A Espanha, em particular nos tempos de Carlos V e Felipe II, e a França, de Luís XIV e Luís XV, tinham mantido estreitas relações com a Ordem de Malta, o que era normal, tratando-se de Potências católicas e bem presentes no Mediterrâneo. Um parceiro imprevisível iria surgir agora – a Rússia. Para o compreender, há que recuar alguns anos.

Uma longa disputa jurídico-política, na Polónia, tivera o seu termo, em 1774, de forma muito satisfatória para a Ordem de Malta, com a criação de um Grão-Priorado Polaco. Ora, em 1793, o território em que se situavam estes domínios, Ostrog, na actual Ucrânia, passaram para a posse da Rússia, nos termos da Segunda Partilha da Polónia. Para a Ordem, afectada pelas recentes perdas em França, era vital negociar com S. Petersburgo, para garantir o rendimento das suas propriedades polacas. Mas Catarina II não mostrou pressa. Albergava possivelmente algum ressentimento contra a Ordem que, ainda que com habilidade diplomática, repelira as aproximações da Imperatriz (as primeiras das quais datadas de 1764, ainda no tempo de Pinto da Fonseca). Catarina procurara arrastar a Ordem de Malta para uma suposta aliança contra a Turquia (quando o perigo otomano já se desvanecera) e, sobretudo, pretendera que os navios de guerra russos pudessem ter direito de entrada permanente no porto de La Valletta. Conseguira, apenas, que o Grão-Mestre Rohan enviasse a S. Petersburgo, para apoiar tecnicamente a renovação da Armada russa, o Bailio Giulio Litta, aristocrata lombardo que, com seu irmão Lorenzo, Núncio em Varsóvia, haveria de desempenhar um papel de destaque, ainda que mais que controverso, nos acontecimentos que se seguiram.  

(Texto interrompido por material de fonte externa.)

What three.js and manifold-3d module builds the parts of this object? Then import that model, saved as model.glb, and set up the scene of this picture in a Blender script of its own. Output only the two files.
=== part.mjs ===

Estes viriam a precipitar-se a grande velocidade, o que, aliado à lentidão das comunicações, originou não poucos mal-entendidos. Catarina II morreu em Novembro de 1796. A Ordem terá considerado como uma bênção providencial que lhe sucedesse seu filho Paulo; diferentemente de Catarina, o novo Czar não teria particular interesse pela posição estratégica da Ilha, mas, desde muito novo, nutria uma admiração sem limites pela Ordem de Malta. As negociações, conduzidas, do lado maltês, pelo Bailio Giulio Litta, concluíram-se de um modo que excedia as expectativas mais optimistas da Ordem – logo em Janeiro de 1797 é assinada uma Convenção, pela qual Paulo I reconhece à Ordem a propriedade virtual das suas antigas possessões polacas, no quadro de um Grão-Priorado russo que criava, com rendimento anual de 300 mil Florins, isto é, 2,5 vezes superior ao que fora previsto aquando da constituição do Grão-Priorado polaco. Para o cargo de Grão-Prior, designa o Príncipe de Condé e nomeia Cavaleiros numerosos emigrados da Corte do futuro Luís XVIII.